A three game set in Cleveland against the reigning American League champion Indians followed by a three game series at home against the second place Oakland Athletics is all the stands in the way of the hottest start to an April for the current hottest team in baseball (The Astros are 8-2 over their last ten, tied with the Washington Nationals).

If the Astros can avoid going less than .500 over the next six games, they will match the 2006 win total of 16 for April, anything better than 3-3 is just icing on the cake.

What has gotten them to this point?

Pitching:

To put it simply, Dallas Keuchel has been untouchable. Whatever it was he lost in 2016, he found it to start this season.

Keuchel is 3-0 in four games, he boasts an ERA of 0.96, a WHIP of 0.79 and opponents certainly understand the mantra of “Fear the Beard” as they are only hitting .168 against him.

https://twitter.com/MLB/status/856548302623461378

Despite one hiccup recently, Lance McCullers has been dominating. His 3.38 ERA and 1.17 WHIP are skewed slightly due to one poor outing while it still being early in the season. McCullers is leading the team in strikeouts with 31.

The Bullpen has been solid, but the one name that stands out above the rest is Chris Devenski. Devenski is making major league hitters look silly so far this season. In 13.1 innings worth of work, he has struck out 25 has an ERA of 1.35, a WHIP of 0.60 and opponents are batting just .149 against him.

Offense:

I told everyone not to freak out when the season started and the bats were a little slow, plenty of texts from friends and tweets on twitter included: “What the hell is wrong with Altuve?”, “Gurriel sucks, should have signed Encarnacion.”, “Beltran is done.”… You get the picture.

Like the awakening of Godzilla, the offensive juggernaut that is the Houston lineup has not been able to be stopped once it got going.

The Astros currently have seven players hitting higher than .280, none of which are named George Springer (.216), Carlos Correa (.197), or Carlos Beltran (.257). Regardless of those three, the Astros are still hitting the ball all over the field, and getting quality at bats up and down the lineup; there are literally no guaranteed easy outs in this lineup.

If you think Springer (currently tied for the lead in the American League in Home Runs), Correa, and Beltran don’t want to be a part of this party then you are sorely mistaken, expect their bats to get going sooner rather than later.

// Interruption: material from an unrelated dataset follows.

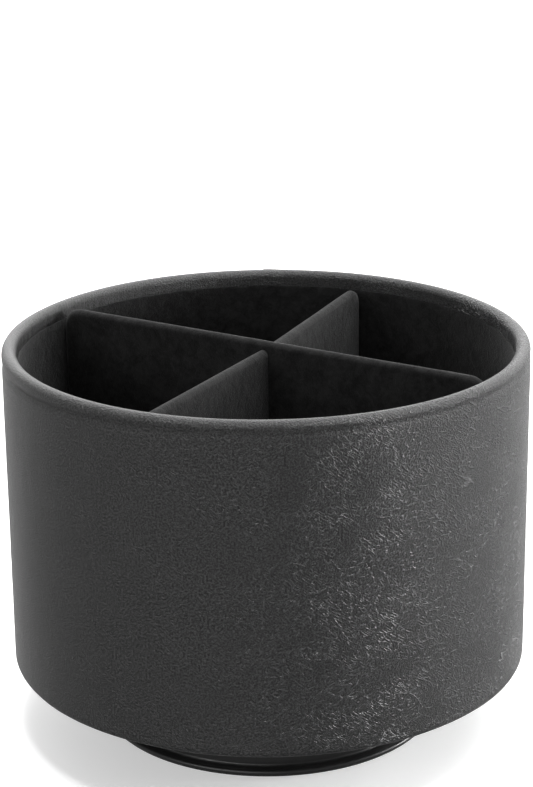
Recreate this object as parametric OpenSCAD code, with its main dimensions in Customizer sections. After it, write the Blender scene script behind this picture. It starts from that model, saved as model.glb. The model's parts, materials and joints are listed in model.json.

The Astros currently have four players hitting above .300, Nori Aoki (.325), Jose Altuve (.324), Yuli Gurriel (.321), and Brian McCann (.313); Evan Gattis is just shy of .300 at .294.

Over the last seven games, Josh Reddick and Alex Bregman have really started making a splash in the lineup batting .300 and .292 respectively.

This is one of the most all around fun Astros teams I have had the pleasure to watch play. They have dug out of early four and five run deficits in games with confidence, holes that previous year’s teams would have seemingly given up on and looked towards the next day; Not this team, not this year.

Hold on to your seats boys and girls, because this April the Astros have put the rest of the MLB on notice. The youth is here, and it is good.

The veterans are leading the way and producing. Let’s enjoy the rest of the season and hope the 2017 Houston Astro continue to show that April is not going to be the only month they set team records.